USOC Covered Up Over 100 Positive Drug Tests Among US Athletes, Former Drug Czar Charges

By Phillip Whitten

COLORADO SPRINGS, April 19. DR. WADE Exum, US Olympic Committee Director for Drug Control from 1991 to 2000, claims that the USOC covered up over 100 positive drug tests among US athletes during the 12 years between the Seoul Olympics in 1988 and the Sydney Games in 2000.

Dr. Exum, formerly a professor at Yale University, released to Sports Illustrated over 30,000 pages of documents, purportedly supporting his accusation, after his suit against the USOC, in which he charged the organization with wrongful termination and racial discrimination, was dismissed on Tuesday for lack of evidence.

Dr. Exum says the documents provide proof that there were more than 100 positive drug tests for US athletes who won 19 Olympic medals from 1988-2000, but that many had still been allowed to compete.
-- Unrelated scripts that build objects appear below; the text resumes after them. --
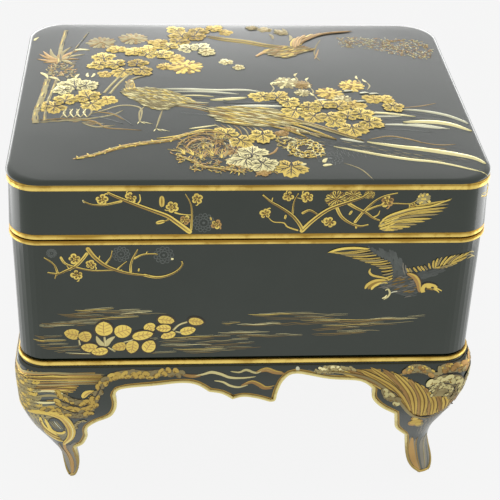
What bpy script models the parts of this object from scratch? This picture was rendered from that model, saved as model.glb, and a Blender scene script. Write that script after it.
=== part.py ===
"""A damascene footed box: a lift-off domed lid, a straight-sided box and a scalloped stand on four cabriole feet.

Metres, +Z up.  The origin is at the bottom centre, on the surface that the feet stand on.  X runs along the long
side, and the decorated front faces -Y.  Sizes below are in millimetres, and MM turns them into metres.
"""

import math

import bmesh
import bpy

MM = 0.001

# Overall plan, given by the outermost rim of the lid.
HALF_LENGTH = 62.5
HALF_DEPTH = 50.0
CORNER_RADIUS = 8.2
CORNER_STEPS = 8
GAP = 0.3
WALL = 1.6

# Heights of the joints between the pieces.
STAND_TOP = 49.5
BODY_BOTTOM = STAND_TOP + GAP
WIRE_HEIGHT = 1.3
BODY_RIM_BOTTOM = 88.3
BODY_RIM_HEIGHT = 1.25
LID_BOTTOM = BODY_RIM_BOTTOM + BODY_RIM_HEIGHT + GAP
LID_RIM_HEIGHT = 1.6
LID_TOP_RIM_BOTTOM = 103.75
LID_TOP_RIM_HEIGHT = 1.7
SHOULDER_HEIGHT = 107.0
DOME_RISE = 0.9

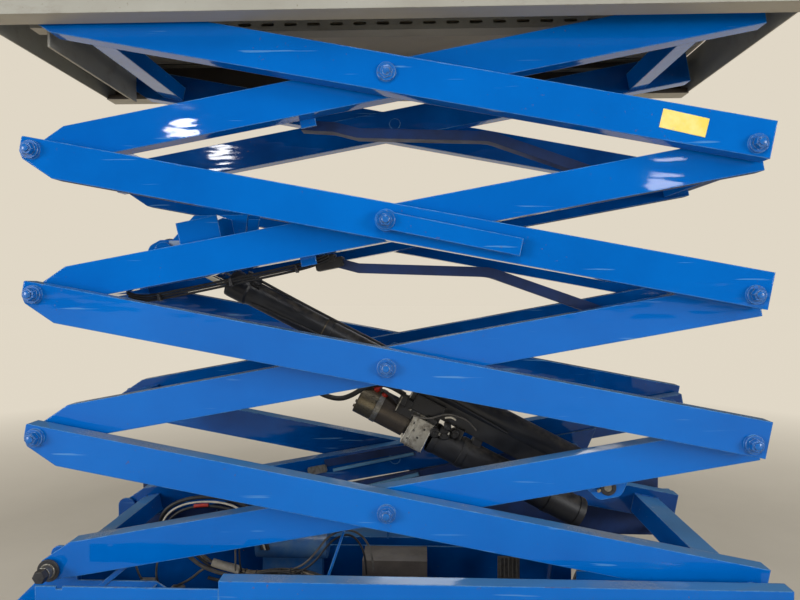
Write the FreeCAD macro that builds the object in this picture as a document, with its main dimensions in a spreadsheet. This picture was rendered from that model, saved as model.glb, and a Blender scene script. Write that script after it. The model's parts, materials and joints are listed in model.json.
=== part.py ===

Among these athletes, Dr. Exum said, was track star Carl Lewis, who tested positive three times for small amounts of banned stimulants found in cold medications at the 1988 Olympic Trials.

Lewis has denied taking any banned substance and the USOC has called Exum's accusations baseless.

To the best of our knowledge, no swimmers were among the athletes alleged to have tested positive, but we are investigating.